In a contact center, Zero Trust shows up in workflows that look simple from the customer’s side. The agent needs to access the customer profile, change delivery preferences, update a billing address, or assist with troubleshooting. Each of those actions should map to an authorization policy, and those policies should be enforced continuously as the session evolves. If the customer verifies via a passkey, the system still needs to confirm what that verification authorizes. If the customer’s session transitions from chat to screen share or adds a third-party verification step, access should be re-evaluated.
Why Passkeys Change the Identity Baseline
Traditional authentication for customer support often starts with something like passwords, PINs, or knowledge-based questions. These mechanisms can be vulnerable to phishing, password reuse, credential stuffing, call-center social engineering, and weak enrollment. Passkeys aim to eliminate a large class of those threats by using public-key credentials that are bound to a device or authenticator and verified through cryptographic challenges.
When a customer authenticates with a passkey, the contact center platform can obtain a strong proof tied to the origin and the authenticator, not just a secret that could be guessed or intercepted. That proof can then be used as an input to a Zero Trust decision: the customer is verified to a specified assurance level, the session is granted access to permitted resources, and actions that require higher assurance can trigger step-up authentication.
Passkeys are not magic. They still require secure enrollment, careful handling of recovery, and policies that prevent a passkey from being used to authorize unrelated actions. Zero Trust helps by making those controls explicit, enforced, and auditable.
Threats Passkeys and Zero Trust Address Together
Consider the kinds of attacks that frequently target customer support channels. A fraudster may call an agent and request a password reset, update a bank account, or change the destination for a delivery. If identity checks rely on weak secrets, the fraudster only needs one successful guess or one piece of leaked information. Even when identity checks exist, many systems grant access broadly once the customer passes a single verification step.
Zero Trust focuses on minimizing blast radius. Instead of granting agent tools access to the entire customer profile, the system can grant only the specific views and actions needed for the current request. Passkeys contribute stronger authentication so the starting point is harder to forge or compromise.
Together, they also reduce the impact of internal threats. If an agent account or support tooling were compromised, least-privilege authorization limits what the attacker could do. Continuous verification can force re-authentication or re-check policy conditions before sensitive operations go through.

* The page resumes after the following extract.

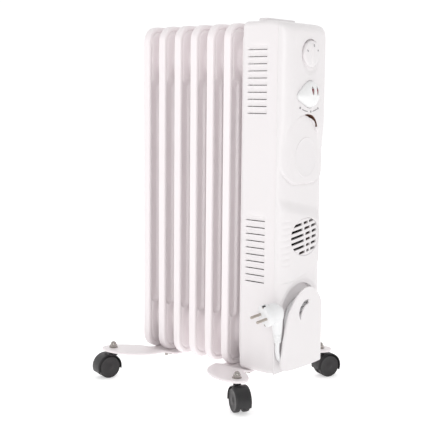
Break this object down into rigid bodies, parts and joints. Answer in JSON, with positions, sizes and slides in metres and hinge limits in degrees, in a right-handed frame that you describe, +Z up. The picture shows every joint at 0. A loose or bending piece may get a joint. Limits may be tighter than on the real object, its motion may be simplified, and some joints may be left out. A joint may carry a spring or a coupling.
{
  "type": "oil filled radiator heater",
  "caption": "Free-standing oil filled radiator with upright fins, a thermostat and switch panel, a fan outlet, a cord store with plug, and twin-wheel casters.",
  "frame": {"origin": "on the floor under the centre of the heater's bounding box, measured without its cord and plug", "axes": "+X runs along the stack of fins towards the control panel, +Z is up, and the control panel faces +X"},
  "size_m": [0.3676, 0.3214, 0.631],
  "materials": {
    "white_enamel": "satin powder enamel",
    "white_plastic": "fine satin-gloss moulded",
    "grey_plastic": "matt moulded",
    "bright_steel": "bright zinc plate",
    "control_body": "matt moulded",
    "red_plastic": "dark translucent red",
    "heater_ceramic": "bare",
    "cord_white": "soft matt vinyl",
    "pin_metal": "nickel-plated brass",
    "caster_black": "satin moulded nylon"
  },
  "bodies": {
    "root": {"fin_1": "white_enamel", "fin_2": "white_enamel", "fin_3": "white_enamel", "fin_4": "white_enamel", "fin_5": "white_enamel", "fin_6": "white_enamel", "fin_7": "white_enamel", "hub_collars": "white_enamel", "hub_caps": "white_enamel", "case_shell": "white_enamel", "front_foot": "white_enamel", "rear_foot": "white_enamel", "top_cap": "white_plastic", "front_panel": "white_plastic", "switch_bezel": "white_plastic", "vent_grille": "white_plastic", "wrap_plate": "white_plastic", "wrap_post": "white_plastic", "badge_plate": "grey_plastic", "fan_duct": "grey_plastic", "terminal_block": "grey_plastic", "cord_clamp": "grey_plastic", "filler_plug": "bright_steel", "element_flange": "bright_steel", "heat_shield": "bright_steel", "u_bolts": "bright_steel", "wing_nuts": "bright_steel", "acorn_nuts": "bright_steel", "caster_stems": "bright_steel", "fan_motor": "bright_steel", "heating_element": "bright_steel", "thermostat_body": "control_body", "switch_block": "control_body", "thermal_cutout": "control_body", "fan_heater_grid": "heater_ceramic", "cord_tail": "cord_white", "cord_coil": "cord_white", "plug_body": "cord_white", "plug_pins": "pin_metal", "plug_earth_clips": "pin_metal"},
    "knob": {"thermostat_knob": "white_plastic"},
    "rocker_left": {"rocker_left": "red_plastic"},
    "rocker_right": {"rocker_right": "red_plastic"},
    "fan": {"fan_wheel": "grey_plastic"},
    "caster_front_left": {"caster_front_left_hood": "caster_black", "caster_front_left_axle": "bright_steel"},
    "wheel_front_left_a": {"caster_front_left_wheel_a": "caster_black"},
    "wheel_front_left_b": {"caster_front_left_wheel_b": "caster_black"},
    "caster_rear_left": {"caster_rear_left_hood": "caster_black", "caster_rear_left_axle": "bright_steel"},
    "wheel_rear_left_a": {"caster_rear_left_wheel_a": "caster_black"},
    "wheel_rear_left_b": {"caster_rear_left_wheel_b": "caster_black"},
    "caster_front_right": {"caster_front_right_hood": "caster_black", "caster_front_right_axle": "bright_steel"},
    "wheel_front_right_a": {"caster_front_right_wheel_a": "caster_black"},
    "wheel_front_right_b": {"caster_front_right_wheel_b": "caster_black"},
    "caster_rear_right": {"caster_rear_right_hood": "caster_black", "caster_rear_right_axle": "bright_steel"},
    "wheel_rear_right_a": {"caster_rear_right_wheel_a": "caster_black"},
    "wheel_rear_right_b": {"caster_rear_right_wheel_b": "caster_black"}
  },
  "joints": [
    {"name": "thermostat_turn", "type": "hinge", "parent": "root", "child": "knob", "pos_m": [0.17177, 0, 0.573], "axis": [1, 0, 0], "range_deg": [-270, 0]},
    {"name": "rocker_left_tip", "type": "hinge", "parent": "root", "child": "rocker_left", "pos_m": [0.16977, -0.0065, 0.514], "axis": [0, 1, 0], "range_deg": [-14, 0]},
    {"name": "rocker_right_tip", "type": "hinge", "parent": "root", "child": "rocker_right", "pos_m": [0.16977, 0.0065, 0.514], "axis": [0, 1, 0], "range_deg": [-14, 0]},
    {"name": "fan_spin", "type": "hinge", "parent": "root", "child": "fan", "pos_m": [0.12677, 0, 0.275], "axis": [1, 0, 0], "continuous": true},
    {"name": "caster_front_left_swivel", "type": "hinge", "parent": "root", "child": "caster_front_left", "pos_m": [0.12377, -0.122, 0.044], "axis": [0, 0, 1], "continuous": true},
    {"name": "wheel_front_left_a_spin", "type": "hinge", "parent": "caster_front_left", "child": "wheel_front_left_a", "pos_m": [0.13485, -0.12879, 0.02], "axis": [0.5225, 0.8526, 0], "continuous": true},
    {"name": "wheel_front_left_b_spin", "type": "hinge", "parent": "caster_front_left", "child": "wheel_front_left_b", "pos_m": [0.13485, -0.12879, 0.02], "axis": [0.5225, 0.8526, 0], "continuous": true},
    {"name": "caster_rear_left_swivel", "type": "hinge", "parent": "root", "child": "caster_rear_left", "pos_m": [-0.16023, -0.122, 0.044], "axis": [0, 0, 1], "continuous": true},
    {"name": "wheel_rear_left_a_spin", "type": "hinge", "parent": "caster_rear_left", "child": "wheel_rear_left_a", "pos_m": [-0.16414, -0.1344, 0.02], "axis": [0.9537, -0.3007, 0], "continuous": true},
    {"name": "wheel_rear_left_b_spin", "type": "hinge", "parent": "caster_rear_left", "child": "wheel_rear_left_b", "pos_m": [-0.16414, -0.1344, 0.02], "axis": [0.9537, -0.3007, 0], "continuous": true},
    {"name": "caster_front_right_swivel", "type": "hinge", "parent": "root", "child": "caster_front_right", "pos_m": [0.12377, 0.122, 0.044], "axis": [0, 0, 1], "continuous": true},
    {"name": "wheel_front_right_a_spin", "type": "hinge", "parent": "caster_front_right", "child": "wheel_front_right_a", "pos_m": [0.12926, 0.13378, 0.02], "axis": [-0.9063, 0.4226, 0], "continuous": true},
    {"name": "wheel_front_right_b_spin", "type": "hinge", "parent": "caster_front_right", "child": "wheel_front_right_b", "pos_m": [0.12926, 0.13378, 0.02], "axis": [-0.9063, 0.4226, 0], "continuous": true},
    {"name": "caster_rear_right_swivel", "type": "hinge", "parent": "root", "child": "caster_rear_right", "pos_m": [-0.16023, 0.122, 0.044], "axis": [0, 0, 1], "continuous": true},
    {"name": "wheel_rear_right_a_spin", "type": "hinge", "parent": "caster_rear_right", "child": "wheel_rear_right_a", "pos_m": [-0.16414, 0.1344, 0.02], "axis": [-0.9537, -0.3007, 0], "continuous": true},
    {"name": "wheel_rear_right_b_spin", "type": "hinge", "parent": "caster_rear_right", "child": "wheel_rear_right_b", "pos_m": [-0.16414, 0.1344, 0.02], "axis": [-0.9537, -0.3007, 0], "continuous": true}
  ]
}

Reference Architecture: Passkey Identity Meets Zero Trust Controls
A practical architecture usually spans four layers: identity proofing, policy decisioning, authorization enforcement, and audit and analytics.
- Customer authentication layer uses passkeys via a secure login flow, returning a verified authentication event with assurance level and identity claims.

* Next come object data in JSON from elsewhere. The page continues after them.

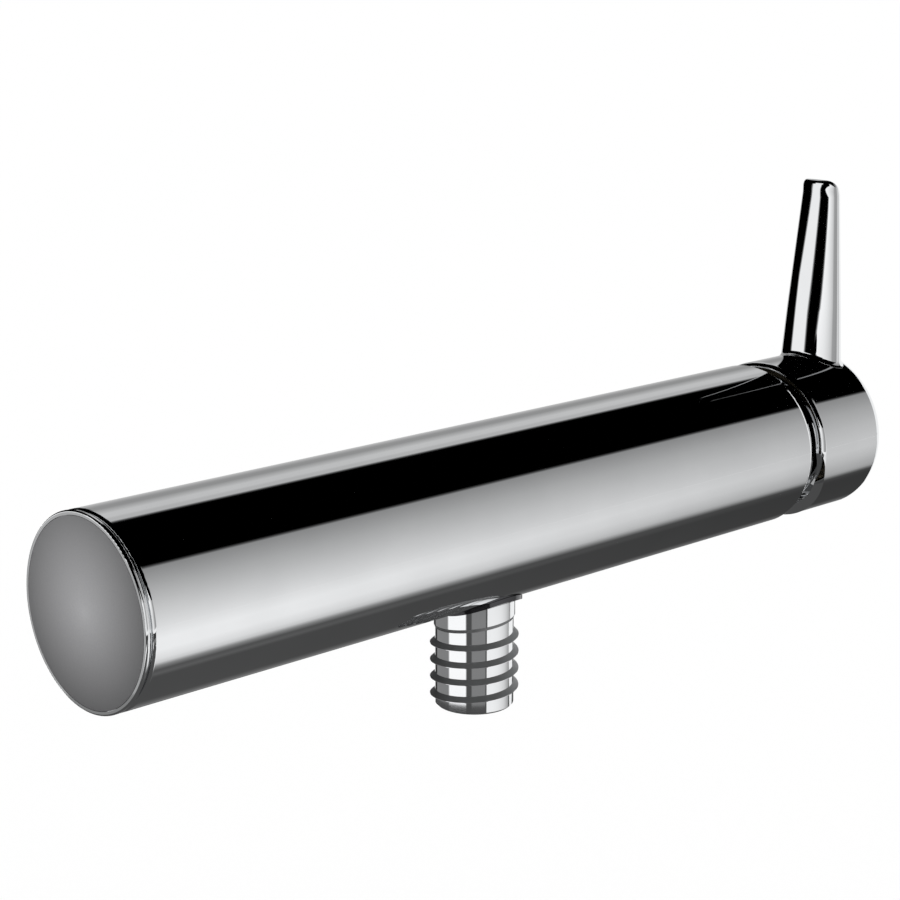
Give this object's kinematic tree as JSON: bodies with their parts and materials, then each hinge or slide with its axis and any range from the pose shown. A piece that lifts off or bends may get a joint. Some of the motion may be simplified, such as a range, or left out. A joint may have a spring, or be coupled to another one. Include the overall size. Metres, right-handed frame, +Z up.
{
  "type": "shower mixer",
  "caption": "Wall-mounted single-lever shower mixer: a round horizontal body, a tilting and turning ring handle with an upright lever, and a threaded hose outlet below.",
  "frame": {"origin": "midway between the mouths of the hot and cold inlet sockets, in the plane that faces the wall", "axes": "+X along the body towards the handle, +Y into the wall, +Z up"},
  "size_m": [0.24, 0.047, 0.1137],
  "materials": {
    "chrome": "polished",
    "satin_plate": "satin",
    "brass": "machined",
    "steel": "machined",
    "rubber": "matte",
    "white_plastic": "moulded",
    "grey_plastic": "moulded",
    "ceramic": "lapped"
  },
  "bodies": {
    "body": {"body_tube": "chrome", "end_plate": "chrome", "end_disc": "satin_plate", "end_plate_seal": "rubber", "hot_inlet_body": "brass", "hot_socket": "chrome", "cold_socket": "chrome", "socket_seals": "rubber", "socket_set_screws": "steel", "hot_strainer": "steel", "cold_strainer": "steel", "hot_pipe": "brass", "mixed_pipe": "brass", "outlet_block": "brass", "outlet_collar": "chrome", "outlet_nipple": "chrome", "outlet_seal": "rubber", "check_valve_housing": "white_plastic", "check_valve_spring": "steel", "check_valve_clip": "steel", "valve_body": "brass", "cartridge_seals": "rubber", "cartridge_base": "white_plastic", "fixed_disc": "ceramic", "cartridge_shell": "white_plastic", "cartridge_nut": "brass", "dome_cover": "chrome"},
    "turner": {"turn_sleeve": "grey_plastic", "pivot_pin": "steel"},
    "handle": {"spindle": "steel", "handle_ring": "chrome", "lever": "chrome", "handle_set_screw": "steel", "screw_plug": "chrome"},
    "disc": {"moving_disc": "ceramic", "disc_carrier": "grey_plastic"},
    "poppet": {"check_valve_poppet": "grey_plastic"}
  },
  "joints": [
    {"name": "handle_turn", "type": "hinge", "parent": "body", "child": "turner", "pos_m": [0.1045, -0.026, 0], "axis": [1, 0, 0], "range_deg": [-45, 45]},
    {"name": "handle_lift", "type": "hinge", "parent": "turner", "child": "handle", "pos_m": [0.1045, -0.026, 0], "axis": [0, 1, 0], "range_deg": [0, 20]},
    {"name": "disc_slide", "type": "slide", "parent": "turner", "child": "disc", "axis": [0, 0, 1], "range_m": [0, 0.0028]},
    {"name": "check_valve", "type": "slide", "parent": "body", "child": "poppet", "axis": [0, 0, -1], "range_m": [0, 0.003], "stiffness_N_per_m": 100, "springref_m": -0.002, "deforming": ["check_valve_spring"]}
  ],
  "couplings": [
    {"joint": "disc_slide", "follows": "handle_lift", "m_per_rad": 0.00784}
  ]
}
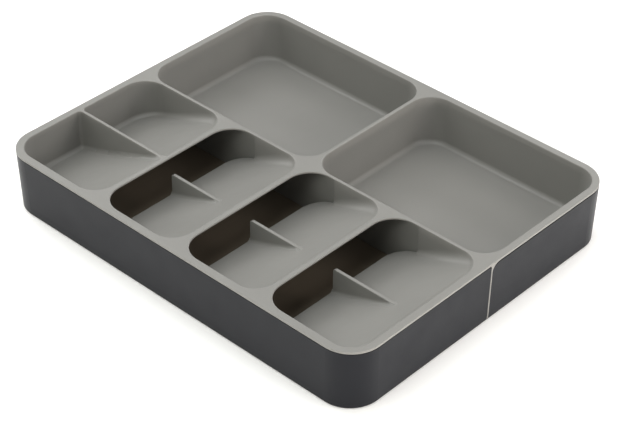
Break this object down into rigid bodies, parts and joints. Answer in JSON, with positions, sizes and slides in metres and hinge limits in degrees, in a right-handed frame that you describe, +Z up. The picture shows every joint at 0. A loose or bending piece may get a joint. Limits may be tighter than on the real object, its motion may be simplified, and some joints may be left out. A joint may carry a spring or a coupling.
{
  "type": "drawer organizer insert",
  "caption": "Rectangular drawer organizer with open rounded trays along one side and a row of ramped, overlapping cutlery lanes along the other, light top on a dark base.",
  "frame": {"origin": "centre of the footprint, on the plane that the feet rest on", "axes": "+X along the long side, towards the high end of each ramp; +Y from the cutlery lanes towards the large trays; +Z up, out of the open trays"},
  "size_m": [0.395, 0.315, 0.057],
  "materials": {
    "light_plastic": "fine satin moulded texture",
    "dark_plastic": "fine satin moulded texture",
    "foot_rubber": "soft matte"
  },
  "bodies": {
    "root": {"upper_tray": "light_plastic", "front_base_shell": "dark_plastic", "rear_base_shell": "dark_plastic", "front_foot_left_outer": "foot_rubber", "front_foot_left_inner": "foot_rubber", "front_foot_right_outer": "foot_rubber", "front_foot_right_inner": "foot_rubber", "rear_foot_left_outer": "foot_rubber", "rear_foot_left_inner": "foot_rubber", "rear_foot_right_outer": "foot_rubber", "rear_foot_right_inner": "foot_rubber"}
  },
  "joints": []
}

- Policy decision layer evaluates requests against rules using identity, device and session attributes, resource sensitivity, and action type. A policy engine or identity-aware broker often plays this role.
- Authorization enforcement layer applies least privilege to agent consoles, CRM records, knowledge bases, and back-end services. Fine-grained authorization prevents “view everything” access.
- Audit and analytics layer records authentication events, authorization decisions, and action results. Risk models can use these signals to trigger step-up or throttling.
In many deployments, the contact center uses a suite of services, such as a contact routing platform, a customer management system, a ticketing tool, and a set of back-end APIs. Zero Trust controls should be placed at the API boundary and at the authorization point, not only at the network perimeter.
Modeling “Authentication” vs “Authorization” for Support Actions
Contact center conversations often mix identity verification with permissions. The agent says, “I verified you,” then requests access to the full customer account. That implicit mapping is fragile. A more secure approach treats authentication as one input, authorization as another, and session risk as a third.
Example mapping:
- Authentication event: customer proves identity using a passkey on a known authenticator with an acceptable assurance level.
- Session authorization: the system grants the agent a constrained session token, valid for a limited time window and limited to specific scopes, such as “view_profile” and “initiate_address_change.”
- Step-up triggers: if the customer requests an action that changes payment instruments, the system requires a higher assurance level, which may include re-authentication or an additional out-of-band check.
By separating concerns, you can support more nuanced operations. An agent may be allowed to view order status after passkey verification, but not allowed to process a refund without step-up. Those rules are encoded in policy and enforced automatically.
Session Continuity, Step-Up Authentication, and Risk Signals
Zero Trust favors continuous verification. In a contact center, continuous verification does not necessarily mean asking the customer to authenticate every minute. It means that the system should reconsider authorization when conditions change. Conditions can include time elapsed since authentication, new device or network attributes, unusual conversation patterns, or attempts to perform sensitive actions.
Step-up authentication should be tied to the action being requested. For instance, after a customer verifies with a passkey to confirm basic identity, a conversation may proceed to troubleshooting. If the customer then asks to update a billing address, step-up may be required. In some cases, step-up might involve re-running the passkey authentication flow with a fresh challenge, or it might involve requiring additional confirmation tied to the same identity proof.
Risk signals can also influence the authorization scope. If an interaction is initiated from a suspicious channel, such as a known-risk IP range, the system can restrict what the agent can access until the customer re-verifies. Many teams also apply throttling, rate limiting, and anomaly detection to reduce brute-force and repeated fraud attempts.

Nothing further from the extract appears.